The table below contains the names of all the packages I explicitly installed via `pip install `:

| Name | Description | I use it to... | References |
|---------------------|--------------------------------|---------------------------------|----------------------------------------------------------------|
| `black` | Code formatter | Format Python code | [Documentation](https://black.readthedocs.io/en/stable) |
| `coverage` | Code coverage measurement tool | Measure test coverage | [Documentation](https://coverage.readthedocs.io/) |
| `fastapi` | HTTP API framework | Process HTTP requests | [Documentation](https://fastapi.tiangolo.com/) |
| `httpx` | HTTP client | Submit HTTP requests (in tests) | [Documentation](https://www.python-httpx.org/) |
| `mypy` | Static type checker | Verify data type consistency | [Documentation](https://mypy.readthedocs.io/en/latest/) |
| `pymongo` | Synchronous MongoDB driver | Interact with the database | [Documentation](https://www.mongodb.com/docs/drivers/pymongo/) |
| `pytest` | Test framework | Run the tests | [Documentation](https://docs.pytest.org/en/7.2.x/) |
| `python-dotenv` | Configuration loader | Read the `.env` file | [Documentation](https://pypi.org/project/python-dotenv/) |
| `typer[all]` | CLI framework | Process CLI input and output | [Documentation](https://typer.tiangolo.com/) |
| `uvicorn[standard]` | ASGI web server | Serve the FastAPI app | [Documentation](https://www.uvicorn.org/) |

> **Note:** Packages listed in `requirements.txt` that are not listed above, are packages that were automatically
> installed by `pip` when I installed the packages listed above.
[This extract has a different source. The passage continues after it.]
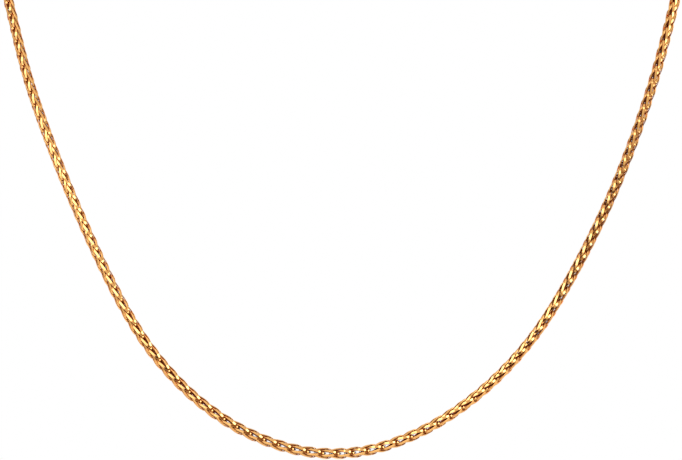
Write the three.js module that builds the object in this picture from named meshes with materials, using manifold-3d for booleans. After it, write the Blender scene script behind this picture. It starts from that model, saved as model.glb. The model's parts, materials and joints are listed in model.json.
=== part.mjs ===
// A gold wheat chain necklace: a fine chain of interlocked links, closed at the nape by a clasp.
// Millimetres: +Z up as worn, -Y to the wearer's front, +X to the right seen from the front.
// The origin is the point on the neck side of the clasp where the chain rests on the nape.
import * as THREE from 'three';
import { mergeVertices } from 'three/addons/utils/BufferGeometryUtils.js';
import Module from 'manifold-3d';

const wasm = await Module();
wasm.setup();

// Chain: a solid string of the links' outer size
const CHAIN_WIDTH = 1.5;
const CHAIN_SIDES = 8;
const CHAIN_STEPS = 78;
const CURVE_SAMPLES = 2000;

// Air between pieces that touch
const GAP = 0.3;

// Rings of round wire
const RING_RADIUS = 1.7;
const RING_WIRE = 0.6;
const LOOP_RADIUS = 1.0;
const EYE_RADIUS = 0.95;
const EYE_WIRE = 0.7;
const WIRE_SIDES = 8;
const RING_STEPS = 28;

// Soldered end cap: a short barrel with a closed loop
const CAP_LENGTH = 3.0;
const CAP_RADIUS = 0.95;
const CAP_ROUNDING = 0.3;
const CAP_SIDES = 20;
const CAP_SEAT_IN_LOOP = 0.15;

// Clasp: a flat drop with an open claw, lying on the nape
const CLASP_HALF_WIDTH = 2.3;
const CLAW_HALF_WIDTH = 1.15;
const CLASP_THICKNESS = 1.4;
const CLASP_BEVEL = 0.3;
const CLASP_NOSE = 5.8;
const CLAW_END = 4.8;
const CLASP_NECK = -3.5;
const NECK_HALF_WIDTH = 0.6;
const EYE_CENTRE = -4.2;
const CLASP_CURVE_STEPS = 10;

// The clasp, rings and caps lie on one line through the middle of the clasp
const CLASP_LINE_Y = CLASP_THICKNESS / 2;

// Stations along the clasp line, from the middle outwards; both sides are alike
const RING_CENTRE = CLAW_END - GAP - RING_WIRE / 2 + RING_RADIUS;
const LOOP_CENTRE = RING_CENTRE + RING_RADIUS + RING_WIRE + GAP - LOOP_RADIUS;
const CAP_FRONT = LOOP_CENTRE + LOOP_RADIUS - CAP_SEAT_IN_LOOP;
const CAP_BACK = CAP_FRONT + CAP_LENGTH;
const CHAIN_END = CAP_BACK + GAP;

// The front of the loop hangs in a plane that leans back at the top, as on a chest.
// Rows are [across, up the lean], from the left arm round the low point to the right arm.
const CHEST_LEAN = THREE.MathUtils.degToRad(20);
const CHEST_CENTRE = new THREE.Vector3(0, -95.7, -76.9);
const FRONT_POINTS = [
  [-46.4, 34.1],
  [-42.8, 21.0],
  [-36.5, 4.5],
  [-29.1, -11.1],
  [-24.5, -18.2],
  [-18.8, -24.2],
  [-12.2, -28.6],
  [-4.6, -31.1],
  [3.2, -31.0],
  [10.7, -28.3],
  [17.4, -23.9],
  [23.3, -18.2],
  [28.3, -11.4],
  [36.3, 3.8],
  [42.6, 20.2],
  [46.6, 34.1],
];

// From above the front, over the shoulder and round the neck to the cap, [x, y, z].
// The other side is its mirror image.
const SHOULDER_POINTS = [
  [50.1, -78.7, -32.0],
  [53.3, -70.8, -19.6],
  [55.8, -60.6, -11.2],
  [57.0, -47.6, -6.4],
  [55.0, -31.6, -3.6],
  [47.8, -17.2, -1.9],
  [36.4, -6.6, -0.8],
  [24.0, -1.2, -0.2],
];

const gold = new THREE.MeshStandardMaterial({ color: 0xdba45c, roughness: 0.16, metalness: 1 });
const claspGold = new THREE.MeshStandardMaterial({ color: 0xdba45c, roughness: 0.12, metalness: 1 });

function frontPoint([across, up]) {
  const lean = new THREE.Vector3(0, Math.sin(CHEST_LEAN), Math.cos(CHEST_LEAN));
  return CHEST_CENTRE.clone().addScaledVector(lean, up).add(new THREE.Vector3(across, 0, 0));
}

function chainRoute() {
  const right = SHOULDER_POINTS.map(([x, y, z]) => new THREE.Vector3(x, y, z));
  const left = right.map((p) => new THREE.Vector3(-p.x, p.y, p.z)).reverse();
  const start = new THREE.Vector3(-CHAIN_END, CLASP_LINE_Y, 0);
  const end = new THREE.Vector3(CHAIN_END, CLASP_LINE_Y, 0);
  const points = [start, ...left, ...FRONT_POINTS.map(frontPoint), ...right, end];
  const curve = new THREE.CatmullRomCurve3(points, false, 'centripetal');
  curve.arcLengthDivisions = CURVE_SAMPLES;
  return curve;
}

function toSolid(geometry) {
  const bare = geometry.clone();
  bare.deleteAttribute('normal');
  bare.deleteAttribute('uv');
  const merged = mergeVertices(bare);
  const corners = merged.index.array;
  const kept = [];
  for (let i = 0; i < corners.length; i += 3) {
    const [a, b, c] = [corners[i], corners[i + 1], corners[i + 2]];
    if (a !== b && b !== c && c !== a) kept.push(a, b, c);
  }
  return new wasm.Manifold(new wasm.Mesh({
    numProp: 3,
    vertProperties: new Float32Array(merged.attributes.position.array),
    triVerts: new Uint32Array(kept),
  }));
}

function fromSolid(solid) {
  const mesh = solid.getMesh();
  const geometry = new THREE.BufferGeometry();
  geometry.setAttribute('position', new THREE.BufferAttribute(mesh.vertProperties, 3));
  geometry.setIndex(new THREE.BufferAttribute(mesh.triVerts, 1));
  geometry.computeVertexNormals();
  return geometry;
}

function named(name, geometry, material) {
  const mesh = new THREE.Mesh(geometry, material);
  mesh.name = name;
  return mesh;
}

// A ring whose hole faces the viewer, so it stands in the plane of the clasp
function standingRing(radius, wire, x) {
  const ring = new THREE.TorusGeometry(radius, wire / 2, WIRE_SIDES, RING_STEPS);
  ring.rotateX(Math.PI / 2);
  ring.translate(x, 0, 0);
  return ring;
}

function wheatChain() {
  const section = new THREE.Shape();
  for (let i = 0; i < CHAIN_SIDES; i += 1) {
    const turn = (2 * Math.PI * i) / CHAIN_SIDES;
    const [x, y] = [Math.cos(turn) * CHAIN_WIDTH / 2, Math.sin(turn) * CHAIN_WIDTH / 2];
    if (i === 0) section.moveTo(x, y);
    else section.lineTo(x, y);
  }
  section.closePath();
  const tube = new THREE.ExtrudeGeometry(section, {
    steps: CHAIN_STEPS,
    extrudePath: chainRoute(),
  });
  return named('wheat_chain', tube, gold);
}

// Barrel and loop are soldered into one solid; side is 1 or -1 along X
function endCap(name, side) {
  const profile = [
    [0, CAP_FRONT],
    [CAP_RADIUS - CAP_ROUNDING, CAP_FRONT],
    [CAP_RADIUS, CAP_FRONT + CAP_ROUNDING],
    [CAP_RADIUS, CAP_BACK],
    [0, CAP_BACK],
  ].map(([r, along]) => new THREE.Vector2(r, along));
  const barrel = new THREE.LatheGeometry(profile, CAP_SIDES);
  barrel.rotateZ(-side * Math.PI / 2);
  const loop = standingRing(LOOP_RADIUS, RING_WIRE, side * LOOP_CENTRE);
  const cap = named(name, fromSolid(toSolid(barrel).add(toSolid(loop))), gold);
  cap.position.y = CLASP_LINE_Y;
  return cap;
}

// A jump ring lies flat, through the loops on either side of it
function jumpRing(name, side) {
  const ring = new THREE.TorusGeometry(RING_RADIUS, RING_WIRE / 2, WIRE_SIDES, RING_STEPS);
  const mesh = named(name, ring, gold);
  mesh.position.set(side * RING_CENTRE, CLASP_LINE_Y, 0);
  return mesh;
}

function clasp() {
  const outline = new THREE.Shape();
  const swell = CLASP_HALF_WIDTH;
  outline.moveTo(CLASP_NECK, -NECK_HALF_WIDTH);
  outline.bezierCurveTo(-1.8, -0.8, -1.2, -swell, 1.5, -swell);
  outline.bezierCurveTo(4.3, -swell, CLASP_NOSE, -1.5, CLASP_NOSE, 0);
  outline.bezierCurveTo(CLASP_NOSE, 1.5, 4.3, swell, 1.5, swell);
  outline.bezierCurveTo(-1.2, swell, -1.8, 0.8, CLASP_NECK, NECK_HALF_WIDTH);
  outline.closePath();

  const claw = new THREE.Path();
  const open = CLAW_HALF_WIDTH;
  claw.moveTo(-1.1, 0);
  claw.bezierCurveTo(-0.4, 0.6, 0.2, open, 1.6, open);
  claw.bezierCurveTo(3.7, open, CLAW_END, 0.8, CLAW_END, 0);
  claw.bezierCurveTo(CLAW_END, -0.8, 3.7, -open, 1.6, -open);
  claw.bezierCurveTo(0.2, -open, -0.4, -0.6, -1.1, 0);
  outline.holes.push(claw);

  const plate = new THREE.ExtrudeGeometry(outline, {
    depth: CLASP_THICKNESS - 2 * CLASP_BEVEL,
    bevelThickness: CLASP_BEVEL,
    bevelSize: CLASP_BEVEL,
    bevelOffset: -CLASP_BEVEL,
    bevelSegments: 2,
    curveSegments: CLASP_CURVE_STEPS,
  });
  plate.translate(0, 0, CLASP_BEVEL - CLASP_THICKNESS / 2);
  plate.rotateX(Math.PI / 2);
  const eye = standingRing(EYE_RADIUS, EYE_WIRE, EYE_CENTRE);
  const mesh = named('clasp', fromSolid(toSolid(plate).add(toSolid(eye))), claspGold);
  mesh.position.y = CLASP_LINE_Y;
  return mesh;
}

const necklace = new THREE.Group();
necklace.add(wheatChain());
necklace.add(endCap('end_cap_left', -1));
necklace.add(endCap('end_cap_right', 1));
necklace.add(jumpRing('clasp_ring', -1));
necklace.add(jumpRing('catch_ring', 1));
necklace.add(clasp());

export default necklace;
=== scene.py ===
"""Gold wheat chain necklace, laid out as an add-on: links, caps, rings, clasp and the stage."""
import json
import math

import bmesh
import bpy
from bpy.props import FloatProperty, FloatVectorProperty, IntProperty, PointerProperty
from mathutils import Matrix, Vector

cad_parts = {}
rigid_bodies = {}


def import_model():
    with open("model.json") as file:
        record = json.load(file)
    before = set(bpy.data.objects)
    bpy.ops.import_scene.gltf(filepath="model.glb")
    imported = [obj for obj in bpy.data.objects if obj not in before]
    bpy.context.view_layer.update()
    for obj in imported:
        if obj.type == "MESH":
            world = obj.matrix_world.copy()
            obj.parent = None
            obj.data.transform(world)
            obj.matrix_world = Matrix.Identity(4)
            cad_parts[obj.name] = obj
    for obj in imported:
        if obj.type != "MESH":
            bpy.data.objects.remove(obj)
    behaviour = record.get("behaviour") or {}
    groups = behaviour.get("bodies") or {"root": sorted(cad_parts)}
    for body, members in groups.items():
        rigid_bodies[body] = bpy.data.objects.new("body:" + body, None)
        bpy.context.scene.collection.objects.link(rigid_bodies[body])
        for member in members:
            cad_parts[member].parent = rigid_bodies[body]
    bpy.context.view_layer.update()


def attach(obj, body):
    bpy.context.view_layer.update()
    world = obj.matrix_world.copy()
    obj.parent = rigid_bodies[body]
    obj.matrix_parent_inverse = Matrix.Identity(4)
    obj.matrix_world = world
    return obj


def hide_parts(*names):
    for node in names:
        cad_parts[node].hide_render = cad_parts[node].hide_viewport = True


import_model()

bl_info = {
    "name": "Wheat Chain Necklace",
    "version": (1, 0, 0),
    "blender": (4, 5, 0),
    "location": "View3D > Sidebar > Necklace",
    "description": "Builds a wheat chain with its end caps, jump rings and clasp, and a white stage",
    "category": "Add Mesh",
}

MM = 0.001

# The chain's route, in millimetres. The front hangs in a plane that leans back at the top.
# Rows are [across, up the lean], from the right arm round the low point to the left arm.
CHEST_LEAN = math.radians(20)
CHEST_CENTRE = Vector((0, -95.7, -76.9))
FRONT_POINTS = [
    (46.6, 34.1),
    (42.6, 20.2),
    (36.3, 3.8),
    (28.3, -11.4),
    (23.3, -18.2),
    (17.4, -23.9),
    (10.7, -28.3),
    (3.2, -31.0),
    (-4.6, -31.1),
    (-12.2, -28.6),
    (-18.8, -24.2),
    (-24.5, -18.2),
    (-29.1, -11.1),
    (-36.5, 4.5),
    (-42.8, 21.0),
    (-46.4, 34.1),
]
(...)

In other words, they are "dependencies of
> dependencies" (i.e. dependencies of the packages listed above).

## Roadmap

Here are some additional things I'm thinking about doing in this repository:

1. Create a Pydantic model representing the "sample" object and use it to
(a) [validate and sanitize](https://docs.pydantic.dev/usage/validators/) the data extracted from the CSV file
(e.g. `"-9999" → None`); (b) display the API response's
[JSON schema](https://fastapi.tiangolo.com/tutorial/response-model/#see-it-in-the-docs) in the API docs and
(c) [filter out](https://fastapi.tiangolo.com/tutorial/response-model/#fastapi-data-filtering)
the `_id` field from the API response. Item (a) would happen in `parser.py` and items (b) and (c) would happen
in `server.py`. Items (a) and (c) are already happening, but not via a Pydantic model.